- **Task objective**
Repeat each entry in full, exactly.

- **Record set**
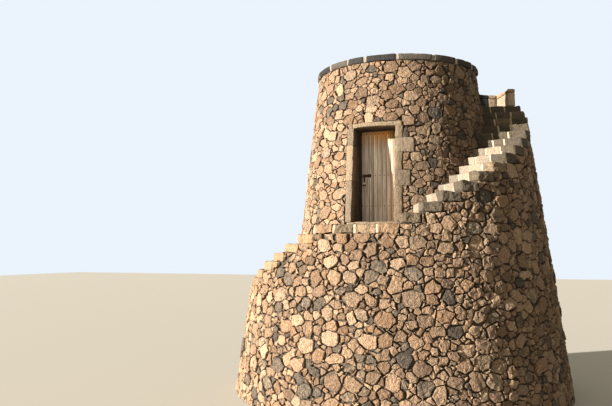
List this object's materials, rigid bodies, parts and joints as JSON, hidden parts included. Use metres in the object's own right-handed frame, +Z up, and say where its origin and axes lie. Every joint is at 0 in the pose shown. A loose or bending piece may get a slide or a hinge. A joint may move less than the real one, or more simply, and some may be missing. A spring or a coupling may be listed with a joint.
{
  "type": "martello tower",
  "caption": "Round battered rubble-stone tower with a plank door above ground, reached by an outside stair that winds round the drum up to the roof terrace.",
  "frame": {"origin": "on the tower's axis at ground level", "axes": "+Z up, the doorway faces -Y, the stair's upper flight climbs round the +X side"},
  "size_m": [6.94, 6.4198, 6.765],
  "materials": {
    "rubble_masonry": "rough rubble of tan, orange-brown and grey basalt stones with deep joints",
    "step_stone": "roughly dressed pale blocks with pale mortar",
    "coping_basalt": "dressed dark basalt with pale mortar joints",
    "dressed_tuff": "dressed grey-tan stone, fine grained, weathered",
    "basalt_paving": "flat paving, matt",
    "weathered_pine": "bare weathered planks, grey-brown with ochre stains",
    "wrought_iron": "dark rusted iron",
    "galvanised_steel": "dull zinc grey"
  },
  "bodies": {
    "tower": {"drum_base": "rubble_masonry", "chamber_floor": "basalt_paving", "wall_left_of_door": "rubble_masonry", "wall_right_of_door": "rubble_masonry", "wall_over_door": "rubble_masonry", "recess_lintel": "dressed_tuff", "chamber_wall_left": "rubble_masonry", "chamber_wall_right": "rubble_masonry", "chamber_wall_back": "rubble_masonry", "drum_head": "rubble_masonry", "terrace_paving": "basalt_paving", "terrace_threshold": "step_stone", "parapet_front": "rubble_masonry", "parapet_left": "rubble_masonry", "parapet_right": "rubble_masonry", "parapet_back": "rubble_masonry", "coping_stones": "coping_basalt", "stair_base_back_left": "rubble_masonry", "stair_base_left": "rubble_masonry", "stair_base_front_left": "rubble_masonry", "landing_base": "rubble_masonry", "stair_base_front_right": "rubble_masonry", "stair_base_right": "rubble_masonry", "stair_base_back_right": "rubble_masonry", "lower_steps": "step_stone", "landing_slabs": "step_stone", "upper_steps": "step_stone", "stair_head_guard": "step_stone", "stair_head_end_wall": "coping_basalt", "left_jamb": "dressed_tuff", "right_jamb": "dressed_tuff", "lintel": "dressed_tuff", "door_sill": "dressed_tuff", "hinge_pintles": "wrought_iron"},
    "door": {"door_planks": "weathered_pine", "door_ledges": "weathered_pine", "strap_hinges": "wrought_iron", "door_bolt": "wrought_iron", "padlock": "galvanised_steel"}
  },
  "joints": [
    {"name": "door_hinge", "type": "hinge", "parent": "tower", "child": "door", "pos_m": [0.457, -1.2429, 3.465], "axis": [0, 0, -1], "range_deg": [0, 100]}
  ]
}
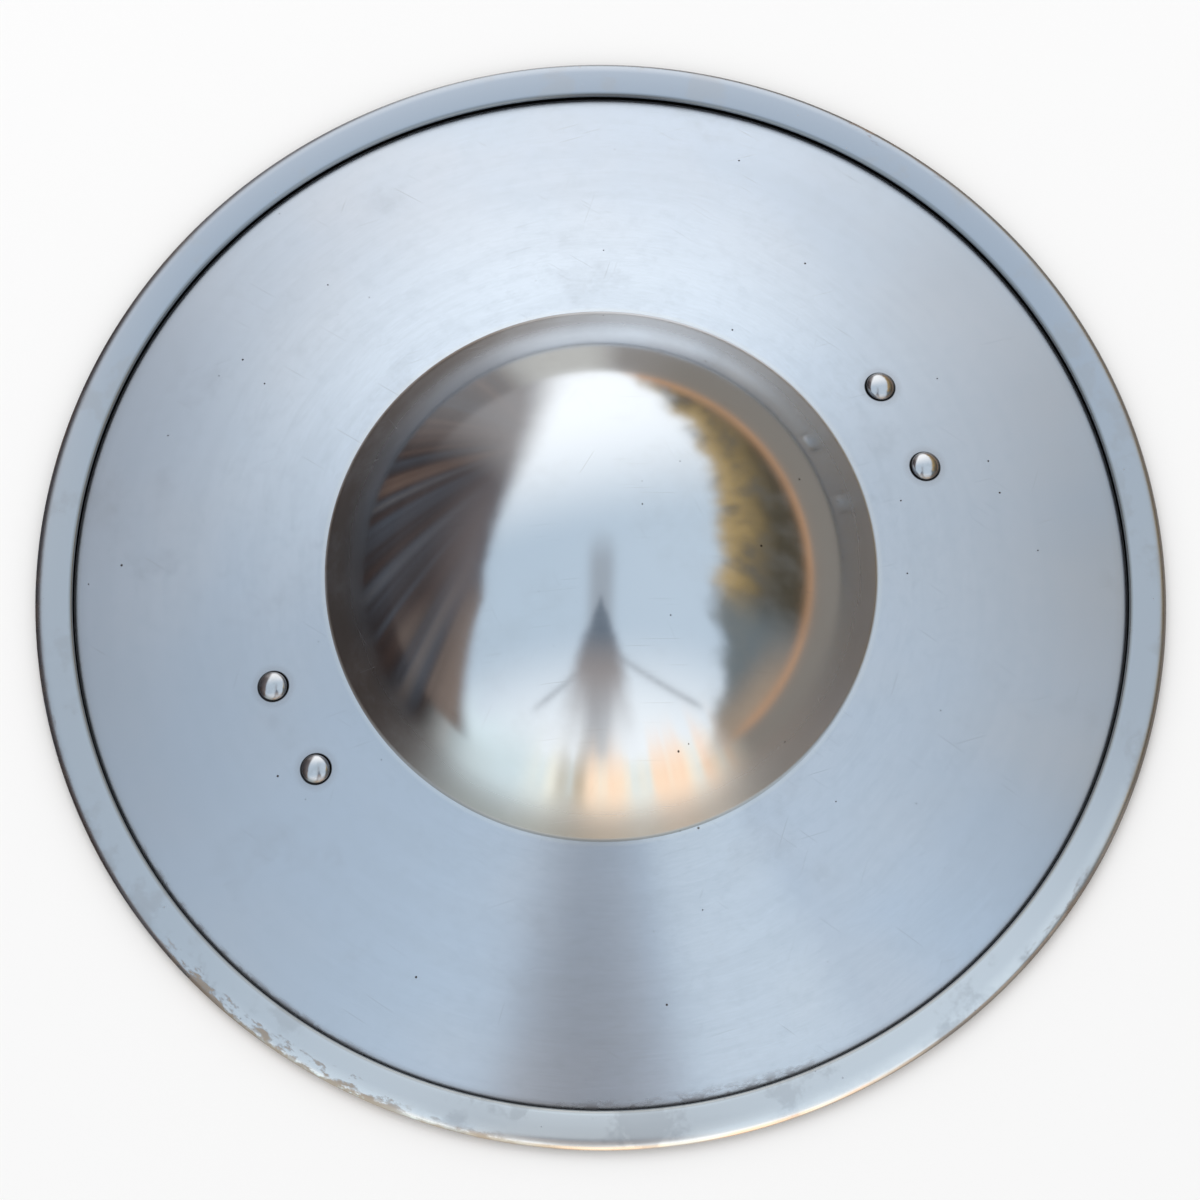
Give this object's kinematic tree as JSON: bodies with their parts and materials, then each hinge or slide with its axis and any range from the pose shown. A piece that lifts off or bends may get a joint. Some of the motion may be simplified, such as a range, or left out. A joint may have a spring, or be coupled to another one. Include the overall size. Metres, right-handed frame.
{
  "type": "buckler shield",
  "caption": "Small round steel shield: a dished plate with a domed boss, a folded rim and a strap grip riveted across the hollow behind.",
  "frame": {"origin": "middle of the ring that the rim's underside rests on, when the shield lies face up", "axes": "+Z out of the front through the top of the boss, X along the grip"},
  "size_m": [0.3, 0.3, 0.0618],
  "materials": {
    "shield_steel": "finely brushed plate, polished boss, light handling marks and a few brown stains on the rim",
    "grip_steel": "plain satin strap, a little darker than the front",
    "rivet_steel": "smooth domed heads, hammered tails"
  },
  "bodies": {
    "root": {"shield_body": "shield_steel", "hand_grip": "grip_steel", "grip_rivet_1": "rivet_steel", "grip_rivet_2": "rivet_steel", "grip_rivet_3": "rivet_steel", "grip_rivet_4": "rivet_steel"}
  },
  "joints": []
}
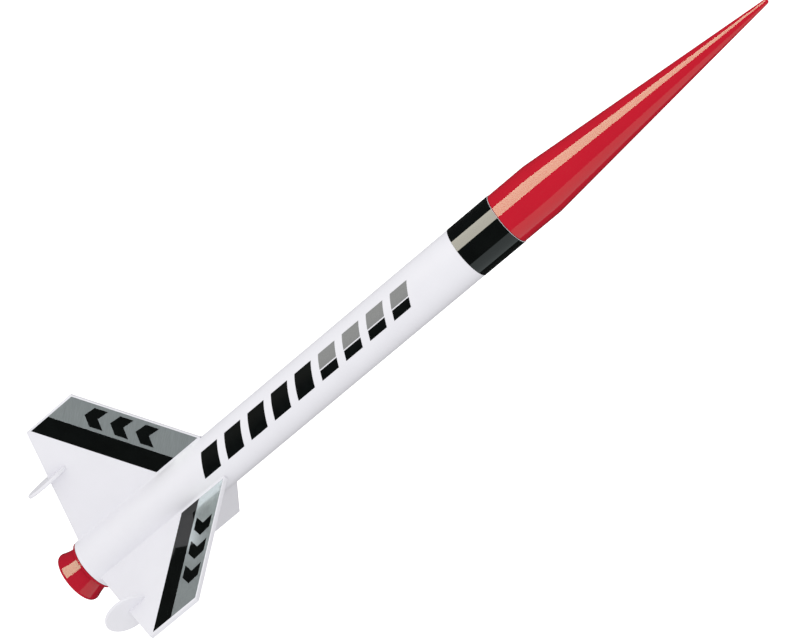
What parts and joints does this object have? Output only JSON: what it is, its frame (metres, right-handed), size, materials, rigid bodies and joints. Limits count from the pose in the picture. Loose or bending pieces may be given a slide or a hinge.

- **Output of the task**
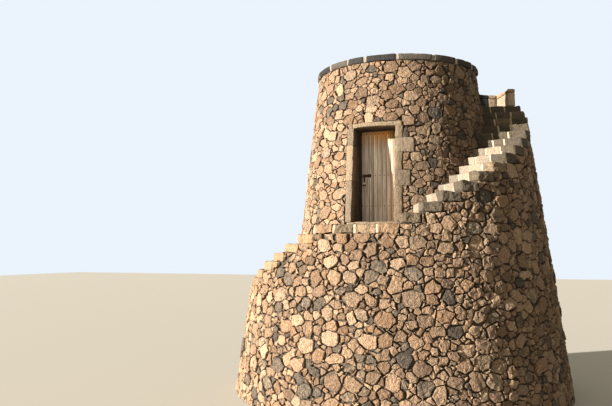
List this object's materials, rigid bodies, parts and joints as JSON, hidden parts included. Use metres in the object's own right-handed frame, +Z up, and say where its origin and axes lie. Every joint is at 0 in the pose shown. A loose or bending piece may get a slide or a hinge. A joint may move less than the real one, or more simply, and some may be missing. A spring or a coupling may be listed with a joint.
{
  "type": "martello tower",
  "caption": "Round battered rubble-stone tower with a plank door above ground, reached by an outside stair that winds round the drum up to the roof terrace.",
  "frame": {"origin": "on the tower's axis at ground level", "axes": "+Z up, the doorway faces -Y, the stair's upper flight climbs round the +X side"},
  "size_m": [6.94, 6.4198, 6.765],
  "materials": {
    "rubble_masonry": "rough rubble of tan, orange-brown and grey basalt stones with deep joints",
    "step_stone": "roughly dressed pale blocks with pale mortar",
    "coping_basalt": "dressed dark basalt with pale mortar joints",
    "dressed_tuff": "dressed grey-tan stone, fine grained, weathered",
    "basalt_paving": "flat paving, matt",
    "weathered_pine": "bare weathered planks, grey-brown with ochre stains",
    "wrought_iron": "dark rusted iron",
    "galvanised_steel": "dull zinc grey"
  },
  "bodies": {
    "tower": {"drum_base": "rubble_masonry", "chamber_floor": "basalt_paving", "wall_left_of_door": "rubble_masonry", "wall_right_of_door": "rubble_masonry", "wall_over_door": "rubble_masonry", "recess_lintel": "dressed_tuff", "chamber_wall_left": "rubble_masonry", "chamber_wall_right": "rubble_masonry", "chamber_wall_back": "rubble_masonry", "drum_head": "rubble_masonry", "terrace_paving": "basalt_paving", "terrace_threshold": "step_stone", "parapet_front": "rubble_masonry", "parapet_left": "rubble_masonry", "parapet_right": "rubble_masonry", "parapet_back": "rubble_masonry", "coping_stones": "coping_basalt", "stair_base_back_left": "rubble_masonry", "stair_base_left": "rubble_masonry", "stair_base_front_left": "rubble_masonry", "landing_base": "rubble_masonry", "stair_base_front_right": "rubble_masonry", "stair_base_right": "rubble_masonry", "stair_base_back_right": "rubble_masonry", "lower_steps": "step_stone", "landing_slabs": "step_stone", "upper_steps": "step_stone", "stair_head_guard": "step_stone", "stair_head_end_wall": "coping_basalt", "left_jamb": "dressed_tuff", "right_jamb": "dressed_tuff", "lintel": "dressed_tuff", "door_sill": "dressed_tuff", "hinge_pintles": "wrought_iron"},
    "door": {"door_planks": "weathered_pine", "door_ledges": "weathered_pine", "strap_hinges": "wrought_iron", "door_bolt": "wrought_iron", "padlock": "galvanised_steel"}
  },
  "joints": [
    {"name": "door_hinge", "type": "hinge", "parent": "tower", "child": "door", "pos_m": [0.457, -1.2429, 3.465], "axis": [0, 0, -1], "range_deg": [0, 100]}
  ]
}
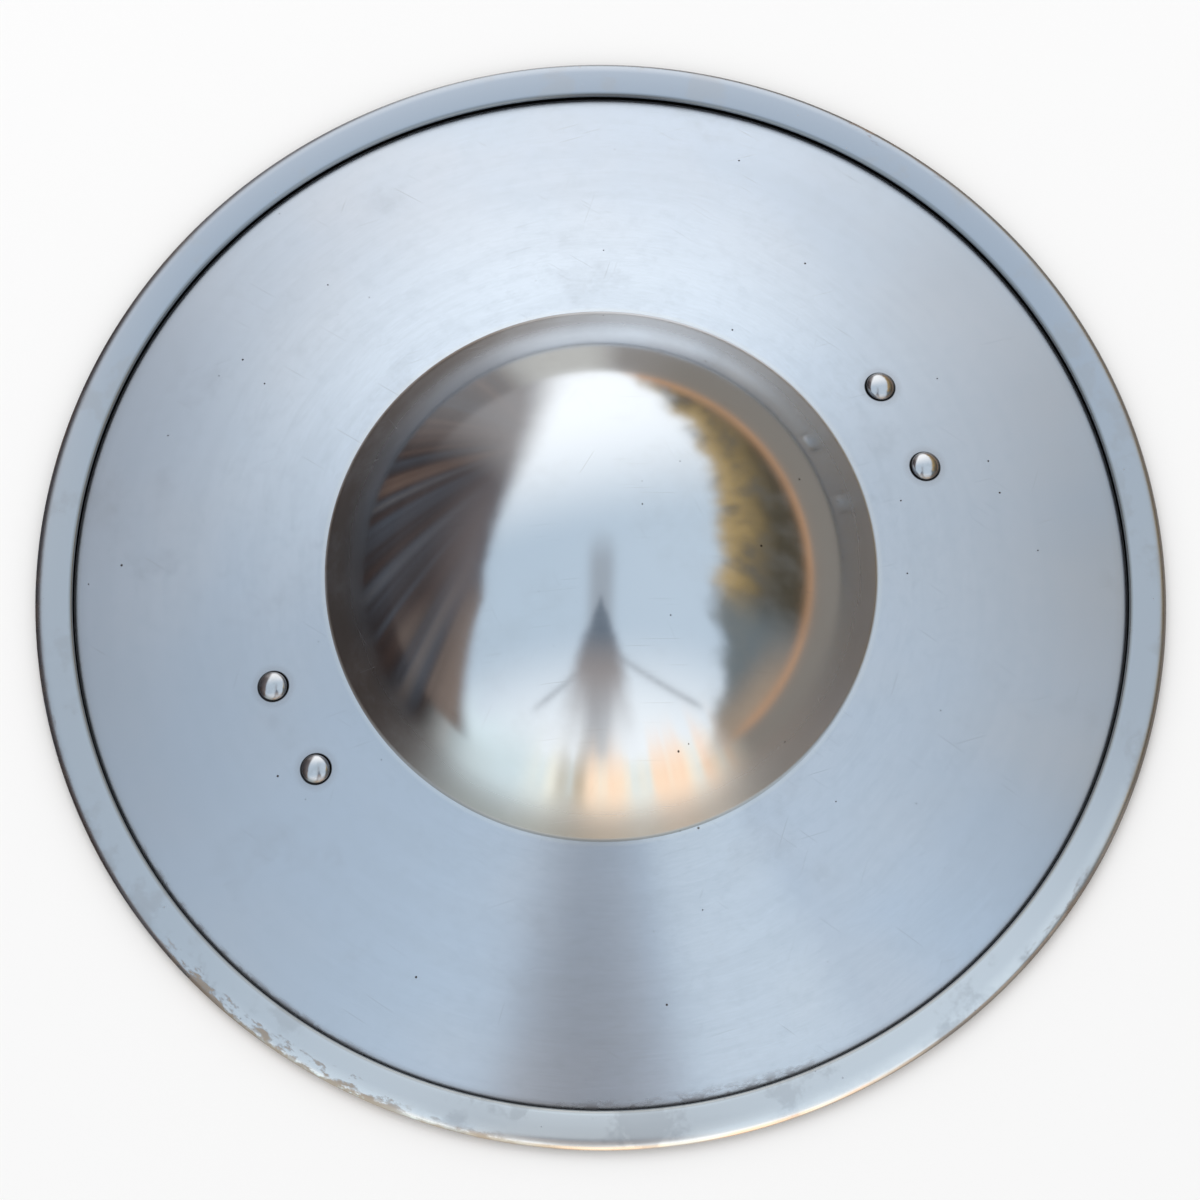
Give this object's kinematic tree as JSON: bodies with their parts and materials, then each hinge or slide with its axis and any range from the pose shown. A piece that lifts off or bends may get a joint. Some of the motion may be simplified, such as a range, or left out. A joint may have a spring, or be coupled to another one. Include the overall size. Metres, right-handed frame.
{
  "type": "buckler shield",
  "caption": "Small round steel shield: a dished plate with a domed boss, a folded rim and a strap grip riveted across the hollow behind.",
  "frame": {"origin": "middle of the ring that the rim's underside rests on, when the shield lies face up", "axes": "+Z out of the front through the top of the boss, X along the grip"},
  "size_m": [0.3, 0.3, 0.0618],
  "materials": {
    "shield_steel": "finely brushed plate, polished boss, light handling marks and a few brown stains on the rim",
    "grip_steel": "plain satin strap, a little darker than the front",
    "rivet_steel": "smooth domed heads, hammered tails"
  },
  "bodies": {
    "root": {"shield_body": "shield_steel", "hand_grip": "grip_steel", "grip_rivet_1": "rivet_steel", "grip_rivet_2": "rivet_steel", "grip_rivet_3": "rivet_steel", "grip_rivet_4": "rivet_steel"}
  },
  "joints": []
}
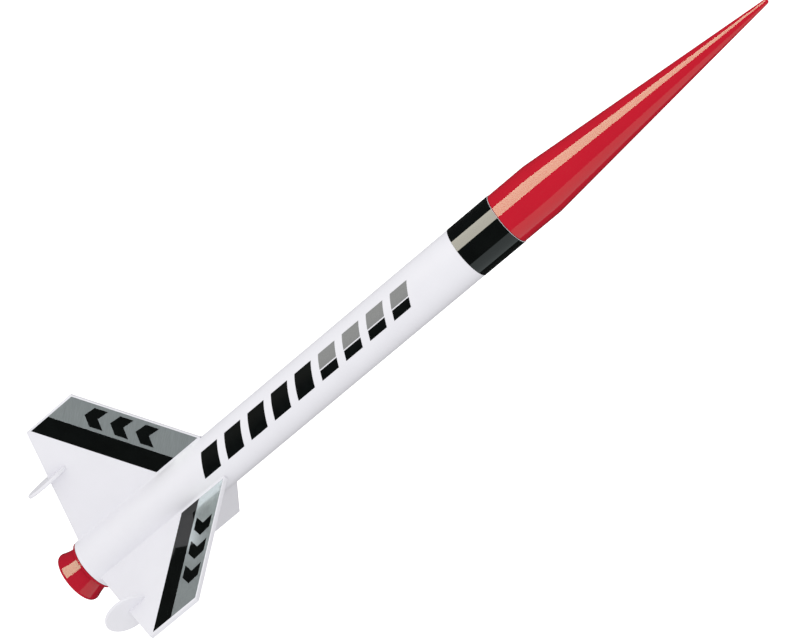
What parts and joints does this object have? Output only JSON: what it is, its frame (metres, right-handed), size, materials, rigid bodies and joints. Limits count from the pose in the picture. Loose or bending pieces may be given a slide or a hinge.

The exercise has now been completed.